**SUPPLIED DATA:**
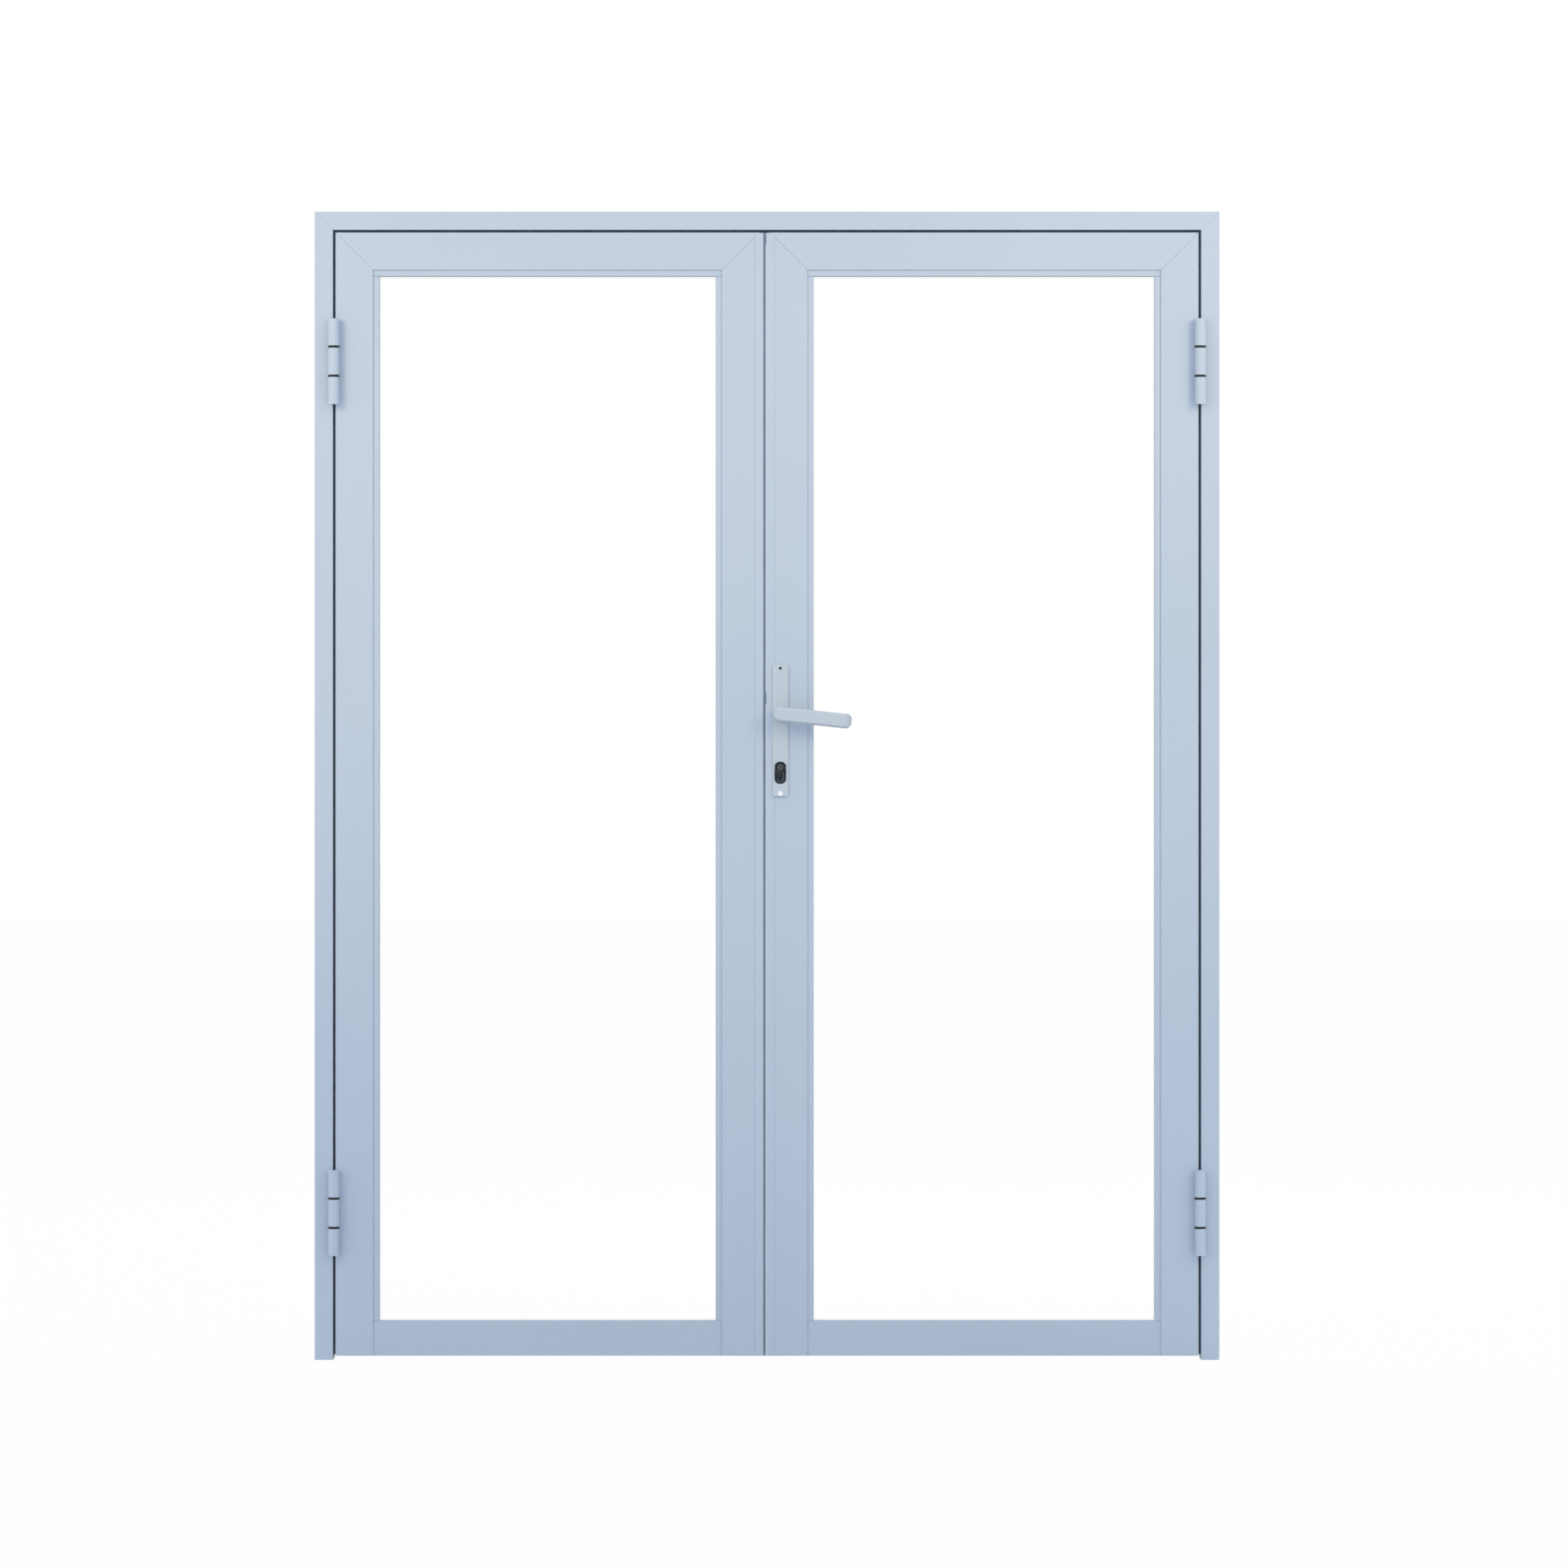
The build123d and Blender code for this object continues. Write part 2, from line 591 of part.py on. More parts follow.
def hinge_leaf_half(height):
    leg = (-LEAF_EDGE - HINGE_LEG, -LEAF_EDGE)
    half = box(leg, deep(LEG_START, LEG_END), (-HALF_HINGE, HALF_HINGE))
    half += knuckle(-KNUCKLE / 2, KNUCKLE / 2)
    half += box(leg, (AXIS_Y, FRONT + LEG_END), (-KNUCKLE / 2, KNUCKLE / 2))
    half -= pin_bore(-KNUCKLE / 2, KNUCKLE / 2)
    for cutter in countersinks(leg[0], -1):
        half -= cutter
    return Pos(0, 0, height) * half


def hinge_pin(height):
    pin = Cylinder(PIN_RADIUS, 2 * HALF_HINGE)
    pin = chamfer(pin.edges(), 0.5)
    return Pos(AXIS_X, AXIS_Y, height) * pin


def hinge_washers(height):
    ring = Cylinder(BARREL_RADIUS + WASHER_PROUD, WASHER - 2 * SEAT_GAP)
    ring -= Cylinder(PIN_RADIUS + PIN_PLAY, WASHER)
    rise = (KNUCKLE + WASHER) / 2
    return [Pos(AXIS_X, AXIS_Y, height + way * rise) * ring for way in (-1, 1)]


def hinge_screws(height, face, way):
    """Countersunk screws whose heads lie flush in the leg and whose shanks go into the profile."""
    screws = []
    for step in HINGE_SCREW_Z:
        head_cone = Pos(0, 0, -HINGE_LEG / 2 + 0.05) * Cone(HINGE_SCREW_RADIUS - 0.1, HINGE_SCREW_HEAD - 0.1,
                                                            HINGE_LEG - 0.1)
        shank = Pos(0, 0, -HINGE_SCREW_LENGTH / 2 - 1) * Cylinder(HINGE_SCREW_RADIUS - 0.1, HINGE_SCREW_LENGTH)
        spot = Pos(face, FRONT + SCREW_DEPTH, height + step) * Rot(0, 90 * way, 0)
        screws.append(spot * (head_cone + shank))
    return screws


# Lock, handle and cylinder of the active leaf, drawn where they stand


FACEPLATE_Z = (HANDLE_Z - CASE_LOW - FACEPLATE_OVER, HANDLE_Z + CASE_HIGH + FACEPLATE_OVER)
CASE_Z = (HANDLE_Z - CASE_LOW, HANDLE_Z + CASE_HIGH)
CASE_X = (RIGHT_MEETING + FACEPLATE_THICK + SEAT_GAP, RIGHT_MEETING + CASE_DEPTH)
LATCH_Z = (HANDLE_Z + LATCH_ABOVE - LATCH_HEIGHT / 2, HANDLE_Z + LATCH_ABOVE + LATCH_HEIGHT / 2)
BOLT_Z = (HANDLE_Z - BOLT_BELOW - BOLT_HEIGHT / 2, HANDLE_Z - BOLT_BELOW + BOLT_HEIGHT / 2)


def centred(size):
    """A (low, high) pair along Y, centred in the depth of the leaf."""
    return deep(MIDDLE - size / 2, MIDDLE + size / 2)


def grown(pair, gap):
    return (pair[0] - gap, pair[1] + gap)


def cylinder_outline(extra):
    """The keyhole outline of a profile cylinder, in x and z about the middle of its plug."""
    shape = Circle(CYLINDER_RADIUS + extra)
    tab_low = CYLINDER_DROP + extra
    tab = Pos(0, -tab_low / 2) * Rectangle(CYLINDER_TAB + 2 * extra, tab_low)
    tab = fillet(tab.vertices().group_by(Axis.Y)[0], CYLINDER_TAB / 2 - 0.2)
    return shape + tab


def along_depth(shape, x, z, low, high):
    """Extrudes an outline drawn in x and z from depth low to depth high."""
    plane = Plane(origin=(x, FRONT + high, z), x_dir=(1, 0, 0), z_dir=(0, -1, 0))
    return extrude(plane * shape, amount=high - low)


def lock_case():
    case = box(CASE_X, centred(CASE_THICK), CASE_Z)
    case -= box(grown(CASE_X, -CASE_WALL), centred(CASE_THICK - 2 * CASE_WALL), grown(CASE_Z, -CASE_WALL))
    mouth = (CASE_X[0] - 1, CASE_X[0] + 2 * CASE_WALL)
    case -= box(mouth, centred(LATCH_THICK + 2 * SLIP_GAP), grown(LATCH_Z, SLIP_GAP))
    case -= box(mouth, centred(BOLT_THICK + 2 * SLIP_GAP), grown(BOLT_Z, SLIP_GAP))
    case -= cross_hole(HUB_X, HANDLE_Z, FOLLOWER_RADIUS + SLIP_GAP, (0, DEPTH))
    return case - along_depth(cylinder_outline(SLIP_GAP), HUB_X, CYLINDER_Z, 0, DEPTH)


def faceplate():
    plate = box((RIGHT_MEETING, RIGHT_MEETING + FACEPLATE_THICK), centred(FACEPLATE_WIDTH), FACEPLATE_Z)
    hole = (RIGHT_MEETING - 1, RIGHT_MEETING + FACEPLATE_THICK + 1)
    plate -= box(hole, centred(LATCH_THICK + 2 * SLIP_GAP), grown(LATCH_Z, SLIP_GAP))
    plate -= box(hole, centred(BOLT_THICK + 2 * SLIP_GAP), grown(BOLT_Z, SLIP_GAP))
    return plate


def latch_bolt():
    """Its nose is bevelled on the closing side, and its tail runs back over the follower."""
    nose = RIGHT_MEETING - LATCH_OUT
    bolt = box((nose, RIGHT_MEETING + LATCH_TAIL), centred(LATCH_THICK), LATCH_Z)
    low, high = centred(LATCH_THICK)
    corners = ((nose, high + 1), (nose - 1, high + 1), (nose - 1, low + LATCH_BLUNT), (nose, low + LATCH_BLUNT))
    wedge = make_face(Polyline(*corners, (RIGHT_MEETING, high), (RIGHT_MEETING, high + 1), close=True))
    bolt -= Pos(0, 0, LATCH_Z[0] - 1) * extrude(wedge, amount=LATCH_HEIGHT + 2)
    return bolt


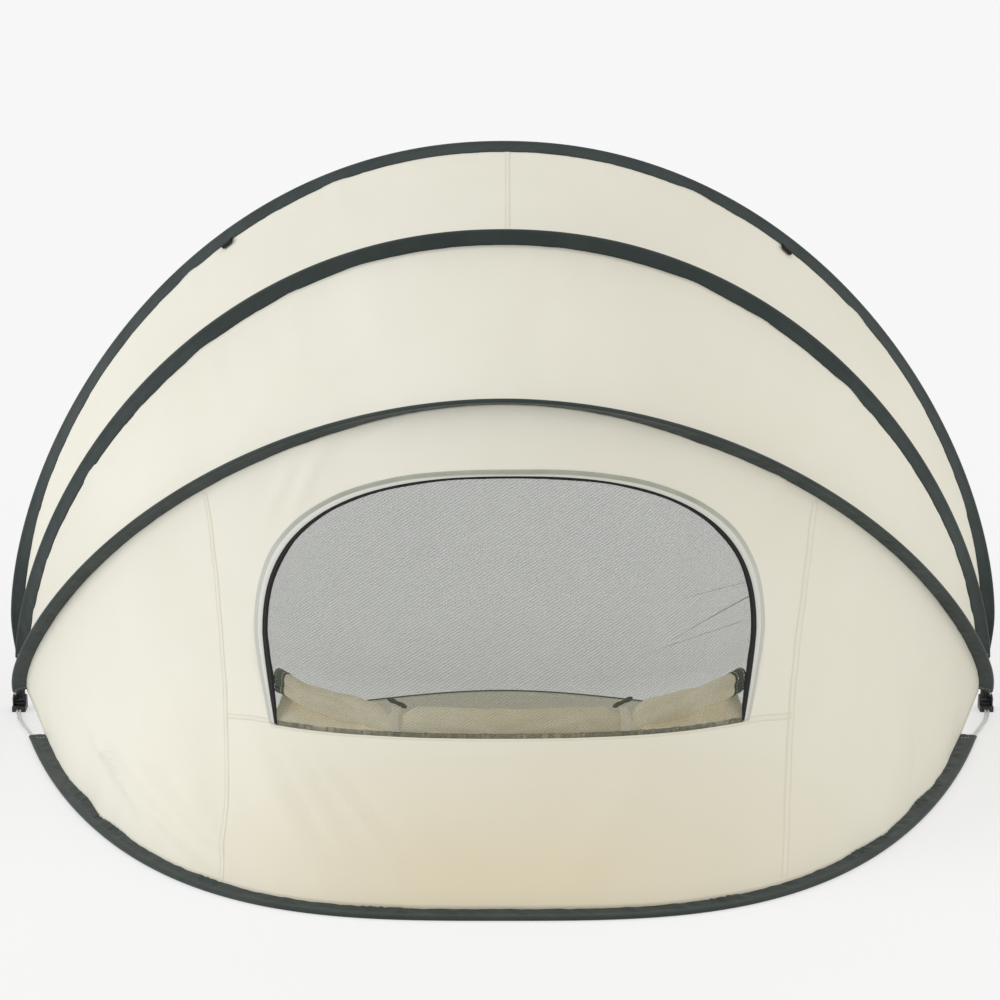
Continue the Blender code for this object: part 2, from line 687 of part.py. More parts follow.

**TO BE DONE:** Copy out each record exactly as given, omitting none.

**RESPONSE FOR THIS EXERCISE:**
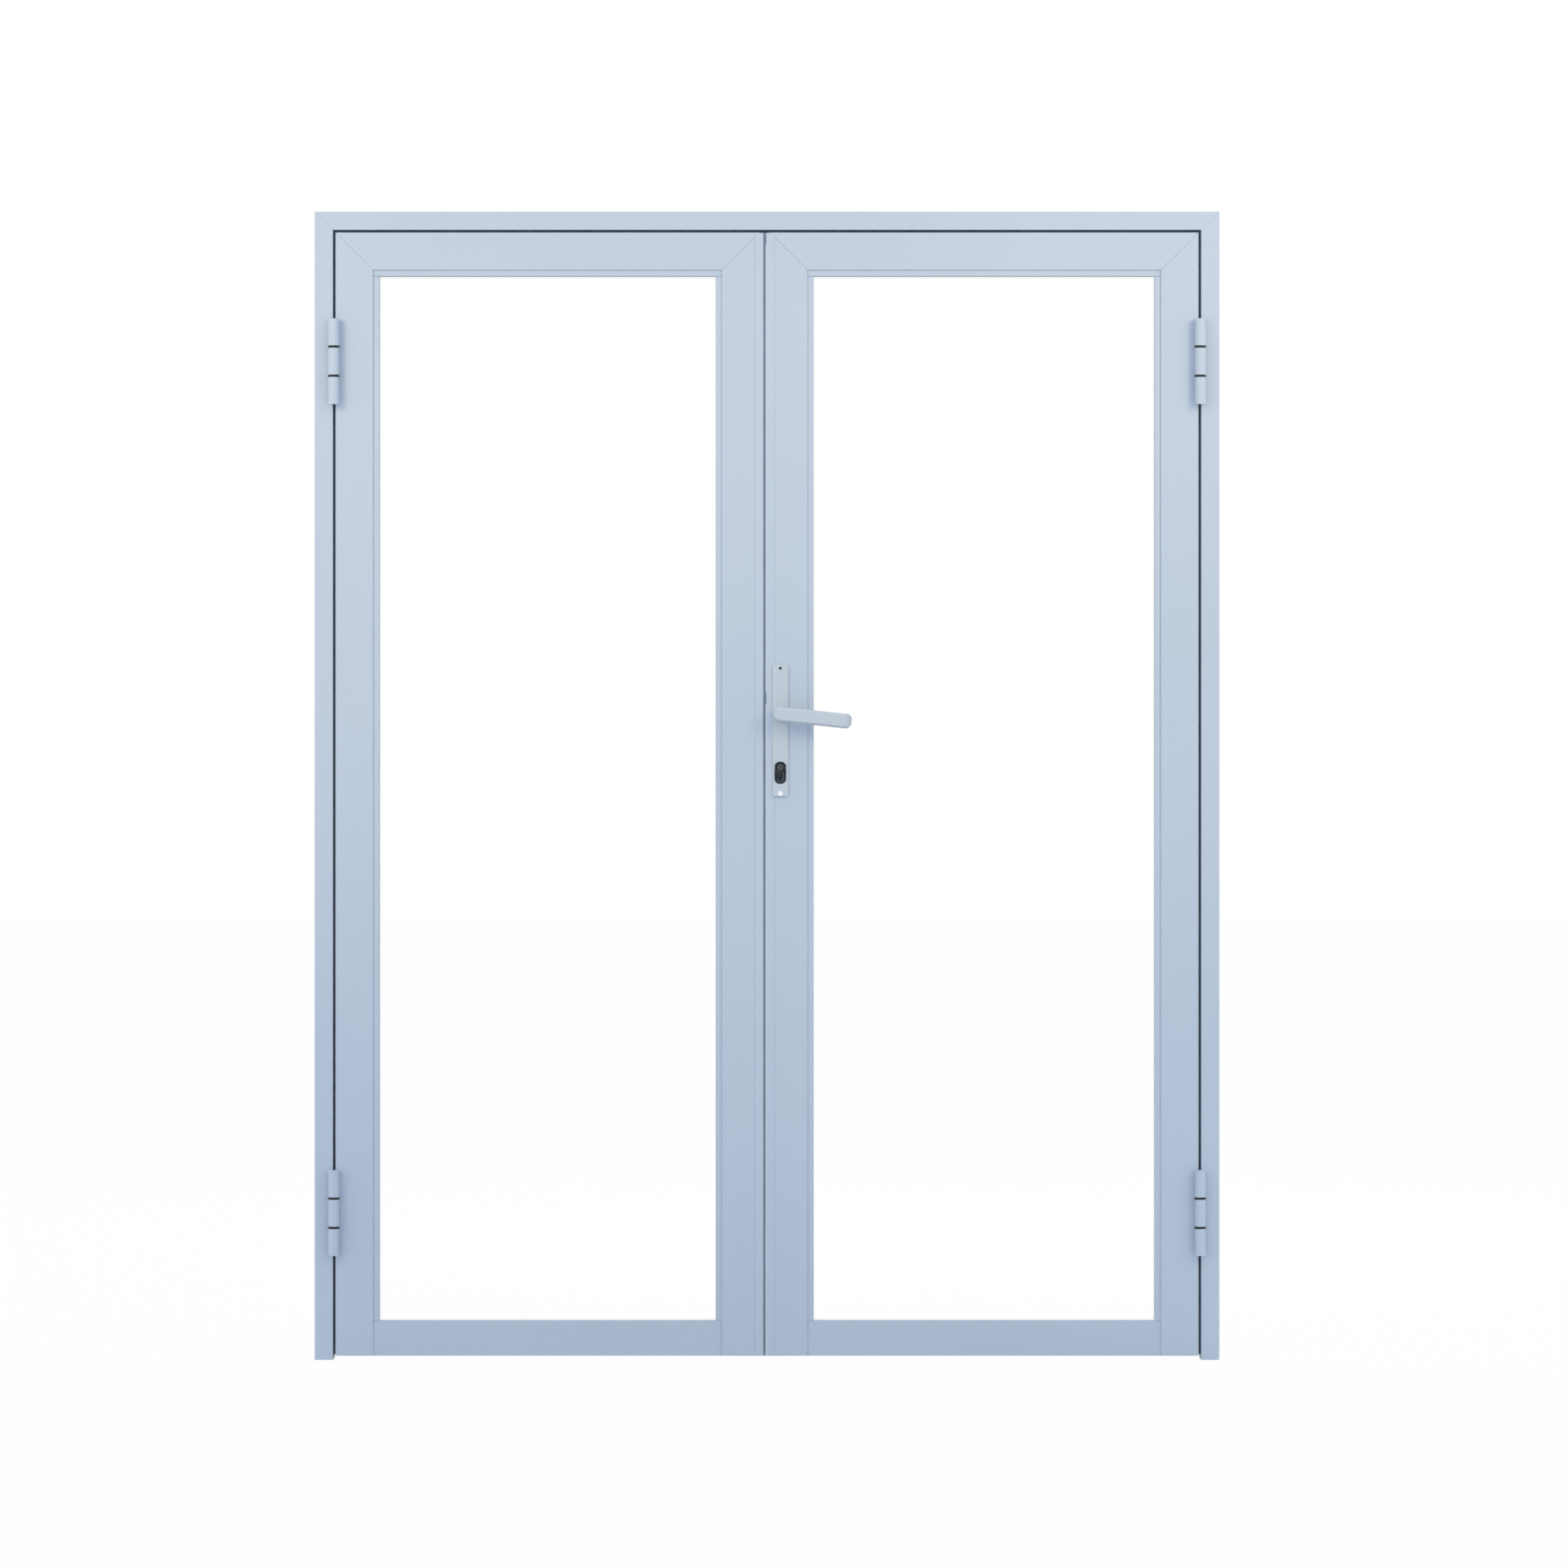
The build123d and Blender code for this object continues. Write part 2, from line 591 of part.py on. More parts follow.
def hinge_leaf_half(height):
    leg = (-LEAF_EDGE - HINGE_LEG, -LEAF_EDGE)
    half = box(leg, deep(LEG_START, LEG_END), (-HALF_HINGE, HALF_HINGE))
    half += knuckle(-KNUCKLE / 2, KNUCKLE / 2)
    half += box(leg, (AXIS_Y, FRONT + LEG_END), (-KNUCKLE / 2, KNUCKLE / 2))
    half -= pin_bore(-KNUCKLE / 2, KNUCKLE / 2)
    for cutter in countersinks(leg[0], -1):
        half -= cutter
    return Pos(0, 0, height) * half


def hinge_pin(height):
    pin = Cylinder(PIN_RADIUS, 2 * HALF_HINGE)
    pin = chamfer(pin.edges(), 0.5)
    return Pos(AXIS_X, AXIS_Y, height) * pin


def hinge_washers(height):
    ring = Cylinder(BARREL_RADIUS + WASHER_PROUD, WASHER - 2 * SEAT_GAP)
    ring -= Cylinder(PIN_RADIUS + PIN_PLAY, WASHER)
    rise = (KNUCKLE + WASHER) / 2
    return [Pos(AXIS_X, AXIS_Y, height + way * rise) * ring for way in (-1, 1)]


def hinge_screws(height, face, way):
    """Countersunk screws whose heads lie flush in the leg and whose shanks go into the profile."""
    screws = []
    for step in HINGE_SCREW_Z:
        head_cone = Pos(0, 0, -HINGE_LEG / 2 + 0.05) * Cone(HINGE_SCREW_RADIUS - 0.1, HINGE_SCREW_HEAD - 0.1,
                                                            HINGE_LEG - 0.1)
        shank = Pos(0, 0, -HINGE_SCREW_LENGTH / 2 - 1) * Cylinder(HINGE_SCREW_RADIUS - 0.1, HINGE_SCREW_LENGTH)
        spot = Pos(face, FRONT + SCREW_DEPTH, height + step) * Rot(0, 90 * way, 0)
        screws.append(spot * (head_cone + shank))
    return screws


# Lock, handle and cylinder of the active leaf, drawn where they stand


FACEPLATE_Z = (HANDLE_Z - CASE_LOW - FACEPLATE_OVER, HANDLE_Z + CASE_HIGH + FACEPLATE_OVER)
CASE_Z = (HANDLE_Z - CASE_LOW, HANDLE_Z + CASE_HIGH)
CASE_X = (RIGHT_MEETING + FACEPLATE_THICK + SEAT_GAP, RIGHT_MEETING + CASE_DEPTH)
LATCH_Z = (HANDLE_Z + LATCH_ABOVE - LATCH_HEIGHT / 2, HANDLE_Z + LATCH_ABOVE + LATCH_HEIGHT / 2)
BOLT_Z = (HANDLE_Z - BOLT_BELOW - BOLT_HEIGHT / 2, HANDLE_Z - BOLT_BELOW + BOLT_HEIGHT / 2)


def centred(size):
    """A (low, high) pair along Y, centred in the depth of the leaf."""
    return deep(MIDDLE - size / 2, MIDDLE + size / 2)


def grown(pair, gap):
    return (pair[0] - gap, pair[1] + gap)


def cylinder_outline(extra):
    """The keyhole outline of a profile cylinder, in x and z about the middle of its plug."""
    shape = Circle(CYLINDER_RADIUS + extra)
    tab_low = CYLINDER_DROP + extra
    tab = Pos(0, -tab_low / 2) * Rectangle(CYLINDER_TAB + 2 * extra, tab_low)
    tab = fillet(tab.vertices().group_by(Axis.Y)[0], CYLINDER_TAB / 2 - 0.2)
    return shape + tab


def along_depth(shape, x, z, low, high):
    """Extrudes an outline drawn in x and z from depth low to depth high."""
    plane = Plane(origin=(x, FRONT + high, z), x_dir=(1, 0, 0), z_dir=(0, -1, 0))
    return extrude(plane * shape, amount=high - low)


def lock_case():
    case = box(CASE_X, centred(CASE_THICK), CASE_Z)
    case -= box(grown(CASE_X, -CASE_WALL), centred(CASE_THICK - 2 * CASE_WALL), grown(CASE_Z, -CASE_WALL))
    mouth = (CASE_X[0] - 1, CASE_X[0] + 2 * CASE_WALL)
    case -= box(mouth, centred(LATCH_THICK + 2 * SLIP_GAP), grown(LATCH_Z, SLIP_GAP))
    case -= box(mouth, centred(BOLT_THICK + 2 * SLIP_GAP), grown(BOLT_Z, SLIP_GAP))
    case -= cross_hole(HUB_X, HANDLE_Z, FOLLOWER_RADIUS + SLIP_GAP, (0, DEPTH))
    return case - along_depth(cylinder_outline(SLIP_GAP), HUB_X, CYLINDER_Z, 0, DEPTH)


def faceplate():
    plate = box((RIGHT_MEETING, RIGHT_MEETING + FACEPLATE_THICK), centred(FACEPLATE_WIDTH), FACEPLATE_Z)
    hole = (RIGHT_MEETING - 1, RIGHT_MEETING + FACEPLATE_THICK + 1)
    plate -= box(hole, centred(LATCH_THICK + 2 * SLIP_GAP), grown(LATCH_Z, SLIP_GAP))
    plate -= box(hole, centred(BOLT_THICK + 2 * SLIP_GAP), grown(BOLT_Z, SLIP_GAP))
    return plate


def latch_bolt():
    """Its nose is bevelled on the closing side, and its tail runs back over the follower."""
    nose = RIGHT_MEETING - LATCH_OUT
    bolt = box((nose, RIGHT_MEETING + LATCH_TAIL), centred(LATCH_THICK), LATCH_Z)
    low, high = centred(LATCH_THICK)
    corners = ((nose, high + 1), (nose - 1, high + 1), (nose - 1, low + LATCH_BLUNT), (nose, low + LATCH_BLUNT))
    wedge = make_face(Polyline(*corners, (RIGHT_MEETING, high), (RIGHT_MEETING, high + 1), close=True))
    bolt -= Pos(0, 0, LATCH_Z[0] - 1) * extrude(wedge, amount=LATCH_HEIGHT + 2)
    return bolt


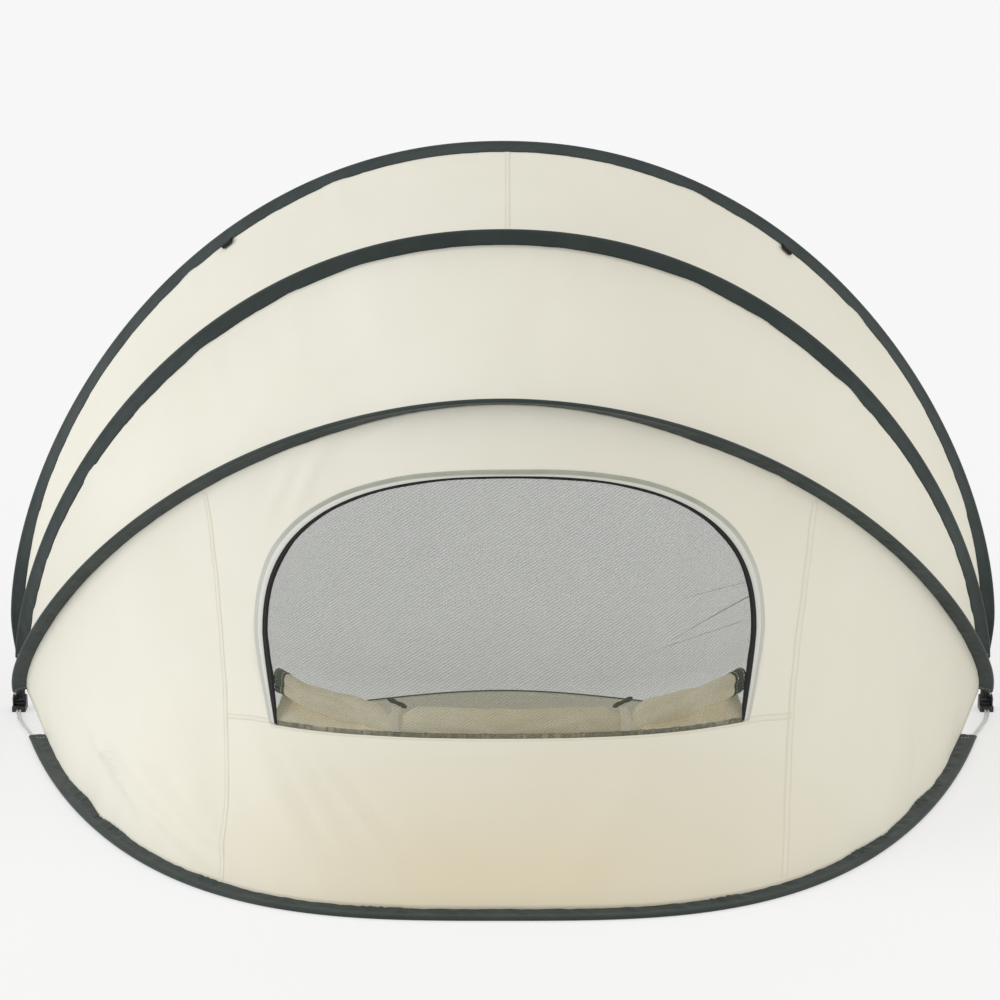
Continue the Blender code for this object: part 2, from line 687 of part.py. More parts follow.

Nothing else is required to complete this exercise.